Charlotte Stanley, Countess of Derby (December 1599 – 31 March 1664), born Charlotte de La Trémoille, was a French noblewoman who was famous for her robust defence of Lathom House during the English Civil War.

==Early life==
Charlotte, born at the chateau of Thouars, Poitou, in France, was the daughter of the French nobleman Claude de La Trémoille, 2nd Duke of Thouars, and his wife, Countess Charlotte Brabantina of Nassau. Her maternal grandparents were William I, Prince of Orange, and Charlotte de Bourbon.

On 26 June 1626, Charlotte married the English nobleman James Stanley, 7th Earl of Derby, and was naturalised as an English citizen by Act of Parliament in February 1629.

Her husband was a Royalist commander in the English Civil War, later taken prisoner at Nantwich in 1651 and beheaded at Bolton.

==English Civil War==
Lady Derby was famous for her defence of Lathom House in the Siege of Lathom House by Parliamentary forces during the First English Civil War in 1644. During the absence of her spouse, she was left in charge of what turned out to be the last remaining Royalist stronghold in Lancashire.

Immediately after the fall of Warrington, she was requested to acknowledge Parliament's authority and surrender her house, but she refused on the grounds that doing so would dishonour her husband. She offered to limit herself to defending her home and this postponed further attacks on her position.

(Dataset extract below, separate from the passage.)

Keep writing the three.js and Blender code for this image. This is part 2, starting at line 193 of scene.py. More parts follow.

In February 1644, Latham House was besieged by the forces of Sir Thomas Fairfax. Lady Derby had fortified the castle to resist bombardment and assembled a militia of seasoned marksmen who were able to inflict significant losses by sniping. She expressly refused repeated offers of surrender. On 27 May 1644, Prince Rupert arrived with Royalist forces and the siege was broken. Lady Derby and her staff were evacuated to the Isle of Man. Lady Derby's heroic defence of Lathom House is commemorated in Letitia Elizabeth Landon's poetical illustration in Fisher's Drawing Room Scrap Book, 1833 to a portrait of Lord and Lady Derby (by William Derby after van Dyck).

==Isle of Man==
Her husband was also Lord of Mann. Lady Derby's attempt to barter the Island for her husband's freedom provoked an anti-English revolt led by Illiam Dhone.

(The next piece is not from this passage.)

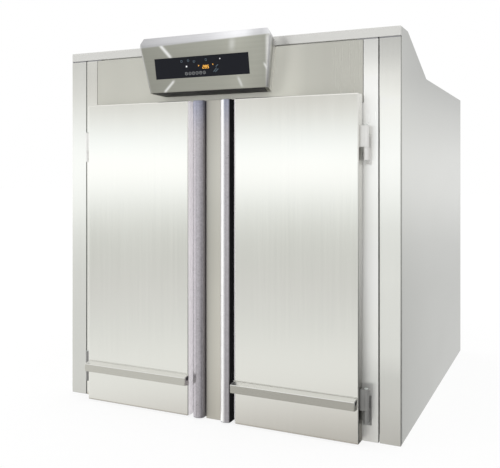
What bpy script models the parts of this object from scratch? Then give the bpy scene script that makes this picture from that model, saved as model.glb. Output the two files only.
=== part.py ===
"""Proofing cabinet: a roll-in, two-door, insulated cabinet with a sloped equipment hood.

Metres, +Z up. The origin is on the floor at the middle of the footprint of the cabinet body.
The doors face -Y and +X is to the right of someone who stands in front of them.
"""

import math

import bmesh
import bpy
from mathutils import Euler, Matrix, Vector

# Fits and finishing radii
GAP = 0.0003
SEAM = 0.006
HEADER_SEAM = 0.003
SIDE_JOINT = 0.010
OVERRUN = 0.01
SHEET_EDGE = 0.0015
PANEL_EDGE = 0.003
WELD_DISTANCE = 0.00005
FLAT_ANGLE = math.radians(0.5)
BEVEL_ANGLE = math.radians(30)

# Body
WIDTH = 2.340
DEPTH = 2.330
ROOF_HEIGHT = 2.185
CHEEK_RISE = 0.215
WALL = 0.080
CHEEK_FLAT = 0.190
CHEEK_END = 0.770

# Facade
COVER = 0.020
FRAME_DEPTH = 0.080
POST_WIDTH = 0.124
JAMB_WIDTH = 0.094
TRIM_HEIGHT = 0.057
HEAD_HEIGHT = 0.133

# Mullion between the doors
MULLION_WIDTH = 0.220
MULLION_COVER_WIDTH = 0.110
MULLION_COVER_DEPTH = 0.062

# Doors
GASKET_DEPTH = 0.018
LEAF_DEPTH = 0.082
LEAF_FLANGE = 0.018
LEAF_RADIUS = 0.008
DOOR_CLEARANCE = 0.009
DOOR_LAP_TOP = 0.046
DOOR_LAP_SIDE = 0.038
MEETING_GAP = 0.005
HANDLE_WIDTH = 0.070
HANDLE_RISE = 0.008
HANDLE_HEEL_RISE = 0.002
HANDLE_NOSE_RADIUS = 0.026
HANDLE_HEEL_RADIUS = 0.010
RECESS_WIDTH = 0.035
GASKET_WIDTH = 0.022
GASKET_INSET = 0.006
GASKET_LIP = 0.005

# Kick rails
RAIL_DEPTH = 0.052
RAIL_HEIGHT = 0.072
RAIL_FACE_HEIGHT = 0.040
RAIL_DROP = 0.010
RAIL_BOTTOM = 0.207
RAIL_END_TAPER = 0.018
RAIL_MARGIN_OUTER = 0.010
RAIL_OVERHANG = 0.006
RAIL_RADIUS = 0.006
RAIL_SHEET = 0.002

# Hinges
HINGE_OFFSET = 0.032
HINGE_PROUD = 0.058
HINGE_TOP_DROP = 0.312
HINGE_LOWER = 0.196
BARREL_RADIUS = 0.015
BARREL_HEIGHT = 0.074
KNUCKLE_HEIGHT = 0.122
KNUCKLE_LIFT = 0.003
HINGE_PLATE_WIDTH = 0.034
HINGE_PLATE = 0.005
HINGE_PLATE_HEIGHT = 0.170
HINGE_WEB = 0.014
PIN_RADIUS = 0.006
PIN_SEAT = 0.050
PIN_RISE = 0.090

# Console
CONSOLE_CENTRE = -0.020
CONSOLE_BACK_HALF = 0.387
CONSOLE_CLEARANCE = 0.044
CONSOLE_BOTTOM_RISE = 0.012
CONSOLE_FACE_BOTTOM_DEPTH = 0.124
CONSOLE_FACE_RISE = 0.296
CONSOLE_NOSE_DEPTH = 0.181
CONSOLE_TOP_RISE = 0.052
CONSOLE_TOP_SETBACK = 0.014
CONSOLE_TOP_INSET = 0.032
CONSOLE_FLARE_SHARE = 0.285
CONSOLE_SPLAY_SHARE = 0.096
CONSOLE_BEND = 0.024
CONSOLE_EDGE = 0.003
CONSOLE_SHEET = 0.002
CONSOLE_BASE = 0.003
CONSOLE_BASE_MARGIN = 0.022
CONSOLE_BASE_SETBACK = 0.006
DISPLAY_WIDTH = 0.664
DISPLAY_HEIGHT = 0.130
DISPLAY_CENTRE = -0.024
DISPLAY_DROP = 0.151
DISPLAY_PANEL = 0.006
BOARD_WIDTH = 0.520
BOARD_HEIGHT = 0.090
BOARD = 0.002
BOARD_STANDOFF = 0.018
BOARD_POST_RADIUS = 0.004
BOARD_MARGIN = 0.015

# Hood over the equipment space
HOOD_SHEET = 0.002
HOOD_LIP = 0.045
HOOD_FOOT = 0.030
HOOD_BEND = 0.006
BOX_WIDTH = 0.460
BOX_DEPTH = 0.120
BOX_HEIGHT = 0.150
BOX_SETBACK = 0.070
BOX_LEFT = 0.520
GLAND_RADIUS = 0.016
GLAND_HEIGHT = 0.030
GLAND_NUT = 0.010
GLAND_BORE = 0.007
GLAND_WALL = 0.006
GLAND_MARGIN = 0.330
INLET_RADIUS = 0.011
INLET_NUT_RADIUS = 0.017
INLET_HEIGHT = 0.048
INLET_NUT = 0.016
INLET_BORE = 0.007
INLET_SETBACK = 0.950

# Floor pan
PAN_SHEET = 0.003
PAN_UPSTAND = 0.060
PAN_COVE = 0.012

# Rear air duct
DUCT_DEPTH = 0.210
DUCT_SHEET = 0.002
DUCT_MARGIN = 0.030
DUCT_BOTTOM = 0.120
DUCT_TOP_GAP = 0.095
DUCT_FLANGE = 0.030
FAN_SPACING = 1.040
FAN_DROP = 0.465
FAN_HOLE_RADIUS = 0.122
SLOT_LENGTH = 0.340
SLOT_HEIGHT = 0.014
SLOT_PITCH = 0.062
SLOT_ROWS = 9
SLOT_BOTTOM = 0.280
SLOT_SPACING = 1.040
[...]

Lady Derby was holding Man, but the total destruction of the Royal army at the Battle of Worcester, the flight of Prince Charles to an exile in France and the execution of her husband left her without hope of assistance. The last Royalist stronghold to surrender to parliamentarian forces at the conclusion of civil war hostilities was Castle Rushen at Castletown on the Isle of Man, defended under the leadership of the redoubtable Charlotte, widow of James Stanley, 7th Earl of Derby. It yielded to Colonel Duckenfield in October 1651.

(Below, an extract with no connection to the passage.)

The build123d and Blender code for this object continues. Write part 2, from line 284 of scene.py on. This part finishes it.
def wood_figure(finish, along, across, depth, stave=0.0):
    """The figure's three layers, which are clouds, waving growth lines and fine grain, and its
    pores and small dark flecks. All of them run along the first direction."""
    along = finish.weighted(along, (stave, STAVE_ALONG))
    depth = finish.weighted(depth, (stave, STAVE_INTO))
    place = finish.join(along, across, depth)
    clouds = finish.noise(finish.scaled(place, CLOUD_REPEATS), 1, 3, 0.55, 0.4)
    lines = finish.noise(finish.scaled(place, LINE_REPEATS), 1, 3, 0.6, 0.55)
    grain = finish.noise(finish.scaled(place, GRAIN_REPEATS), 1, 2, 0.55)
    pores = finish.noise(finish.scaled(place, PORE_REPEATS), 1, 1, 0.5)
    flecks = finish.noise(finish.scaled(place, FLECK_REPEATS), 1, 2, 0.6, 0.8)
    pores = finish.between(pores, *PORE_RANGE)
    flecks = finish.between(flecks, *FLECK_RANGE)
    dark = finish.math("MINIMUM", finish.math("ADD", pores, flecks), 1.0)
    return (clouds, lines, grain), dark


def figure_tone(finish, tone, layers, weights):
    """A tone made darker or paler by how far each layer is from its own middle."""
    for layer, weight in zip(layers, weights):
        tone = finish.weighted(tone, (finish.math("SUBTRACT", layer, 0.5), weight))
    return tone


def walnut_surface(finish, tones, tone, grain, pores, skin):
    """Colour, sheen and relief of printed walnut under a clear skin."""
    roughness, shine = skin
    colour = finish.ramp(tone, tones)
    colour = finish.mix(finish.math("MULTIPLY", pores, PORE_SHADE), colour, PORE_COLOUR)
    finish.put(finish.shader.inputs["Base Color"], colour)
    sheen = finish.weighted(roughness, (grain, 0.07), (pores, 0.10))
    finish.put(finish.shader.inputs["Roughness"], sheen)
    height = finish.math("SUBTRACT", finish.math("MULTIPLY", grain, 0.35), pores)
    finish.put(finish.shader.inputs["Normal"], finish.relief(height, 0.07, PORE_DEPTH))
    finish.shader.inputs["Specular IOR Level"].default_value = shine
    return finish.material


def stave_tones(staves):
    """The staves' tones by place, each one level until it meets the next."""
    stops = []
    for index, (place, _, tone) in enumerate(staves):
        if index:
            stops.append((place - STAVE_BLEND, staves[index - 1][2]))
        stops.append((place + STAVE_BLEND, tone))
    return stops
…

She eventually yielded with reluctance to the necessity of a surrender and retained, says David Hume incorrectly, "the glory of being the last person in the three kingdoms, and in all their dependent dominions, who submitted to the victorious rebels". (Note: Not all historians agree with this assessment. Jonathan Duncan postulated that Elizabeth Castle on Jersey may have surrendered later; (Sir George Carteret, the governor of the castle, surrendered it on 15 December 1651).) The last holdout against Cromwellian forces occurred on the island of Inishbofin, County Galway, Ireland in 1653.

==Family==
Charlotte and Derby were parents of four daughters and six sons. Only five of their children appear to have survived to a marriageable age:

- Charles Stanley, 8th Earl of Derby (19 January 1628 – 21 December 1672).
- Lady Henriette Mary Stanley (17 November 1630 – 27 December 1685) married William Wentworth, 2nd Earl of Strafford.
- Lady Catherine Stanley (4 December 1631 – 1652) married Henry Pierrepont, 1st Marquess of Dorchester.
- Lady Amelia Ann Sophia Stanley (17 July 1633 – 22 February 1702/3) married John Murray, 1st Marquess of Atholl.
- John Stanley (4 November 1641 – 10 September 1719) married a commoner, Alice Biddle.

Charles's two sons, William, the 9th Earl (c. 1655–1702), and James, the 10th (1664–1736), both died without sons, and consequently, when James died in February 1736, his titles and estates passed to Sir Edward Stanley (1689–1776), a descendant of the 1st Earl. From him the later Earls of Derby are descended.